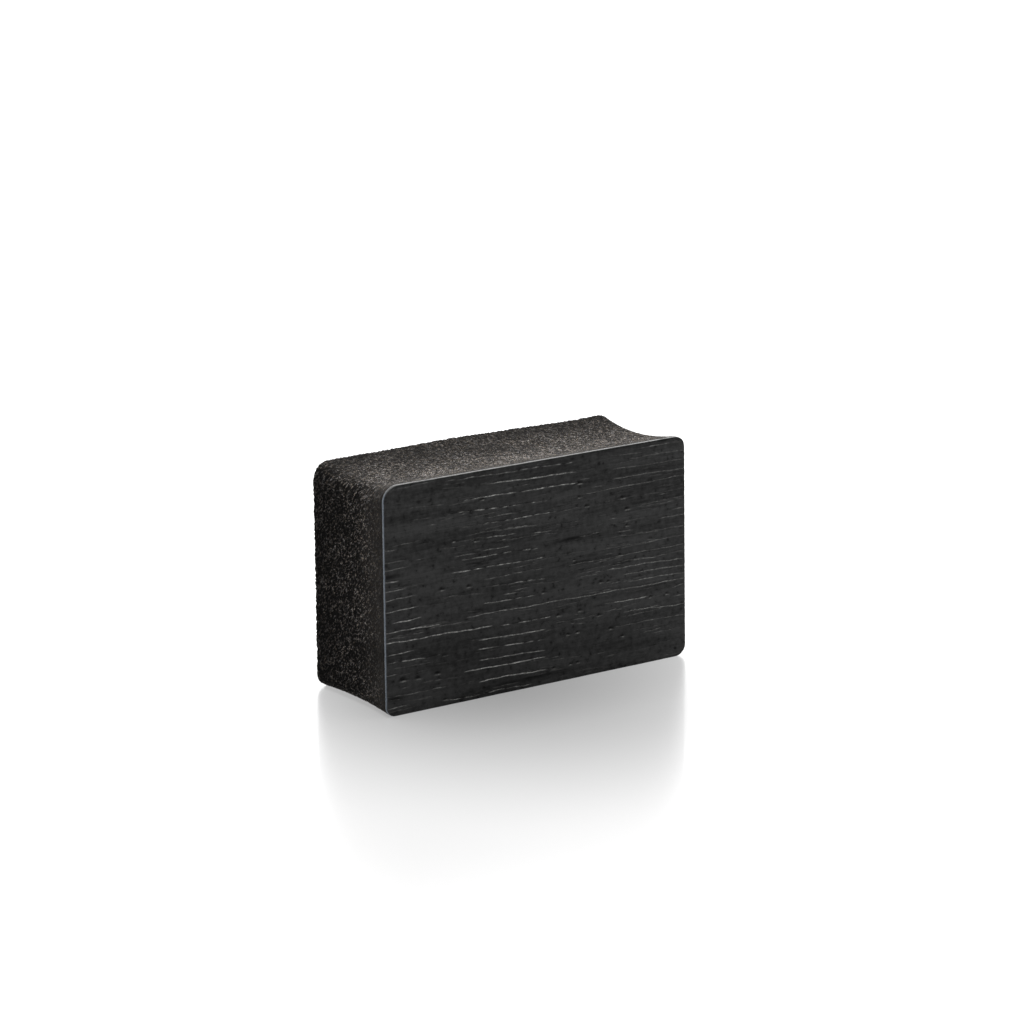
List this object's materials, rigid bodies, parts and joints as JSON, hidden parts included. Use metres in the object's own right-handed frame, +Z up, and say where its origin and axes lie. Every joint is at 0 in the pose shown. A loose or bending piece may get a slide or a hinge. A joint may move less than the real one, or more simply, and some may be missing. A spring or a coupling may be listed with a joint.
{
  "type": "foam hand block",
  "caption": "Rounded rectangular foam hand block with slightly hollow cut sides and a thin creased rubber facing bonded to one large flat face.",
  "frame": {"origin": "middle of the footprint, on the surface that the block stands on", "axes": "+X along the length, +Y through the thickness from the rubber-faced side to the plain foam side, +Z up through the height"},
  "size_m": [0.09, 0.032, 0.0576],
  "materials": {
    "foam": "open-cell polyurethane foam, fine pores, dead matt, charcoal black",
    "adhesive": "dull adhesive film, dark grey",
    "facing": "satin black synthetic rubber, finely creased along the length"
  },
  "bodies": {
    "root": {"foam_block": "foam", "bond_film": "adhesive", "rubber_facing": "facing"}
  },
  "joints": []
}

_____

Task prompt: Copy all of the data exactly.

The result:
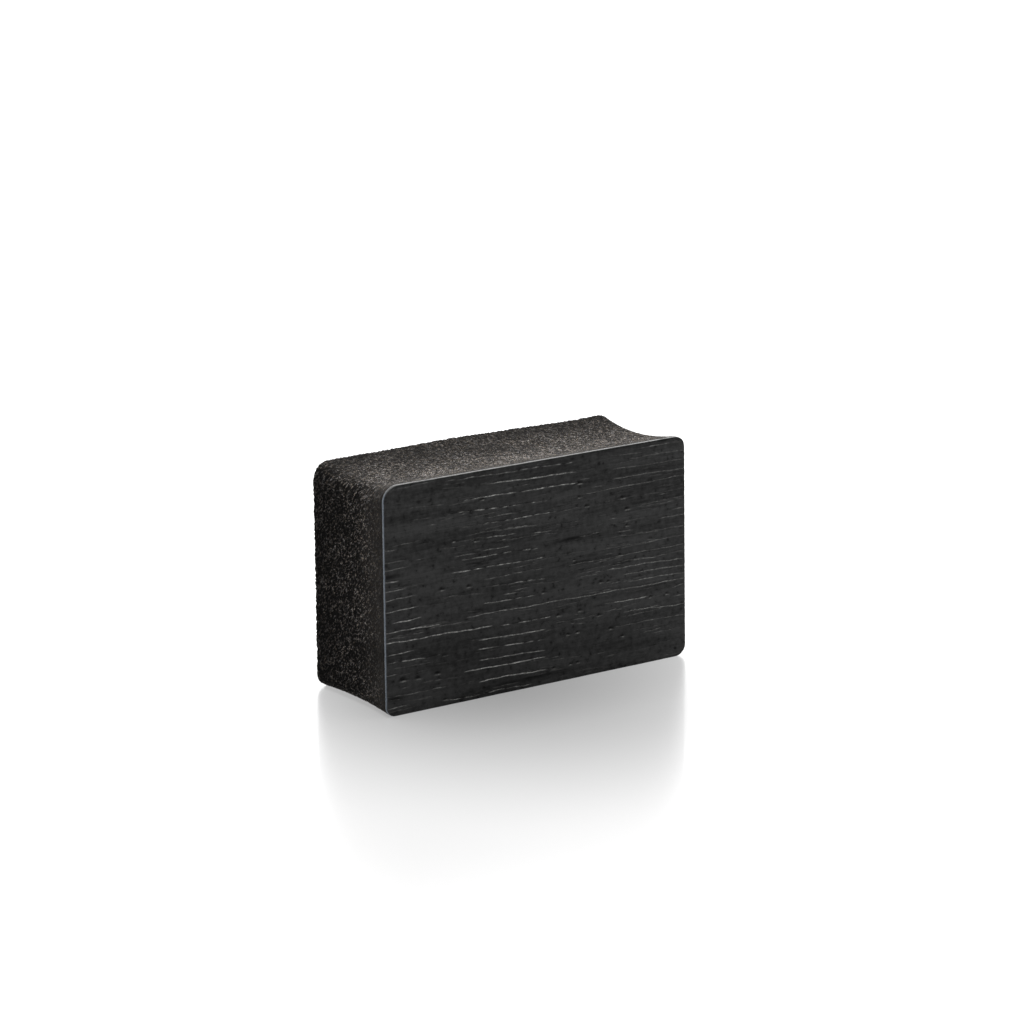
List this object's materials, rigid bodies, parts and joints as JSON, hidden parts included. Use metres in the object's own right-handed frame, +Z up, and say where its origin and axes lie. Every joint is at 0 in the pose shown. A loose or bending piece may get a slide or a hinge. A joint may move less than the real one, or more simply, and some may be missing. A spring or a coupling may be listed with a joint.
{
  "type": "foam hand block",
  "caption": "Rounded rectangular foam hand block with slightly hollow cut sides and a thin creased rubber facing bonded to one large flat face.",
  "frame": {"origin": "middle of the footprint, on the surface that the block stands on", "axes": "+X along the length, +Y through the thickness from the rubber-faced side to the plain foam side, +Z up through the height"},
  "size_m": [0.09, 0.032, 0.0576],
  "materials": {
    "foam": "open-cell polyurethane foam, fine pores, dead matt, charcoal black",
    "adhesive": "dull adhesive film, dark grey",
    "facing": "satin black synthetic rubber, finely creased along the length"
  },
  "bodies": {
    "root": {"foam_block": "foam", "bond_film": "adhesive", "rubber_facing": "facing"}
  },
  "joints": []
}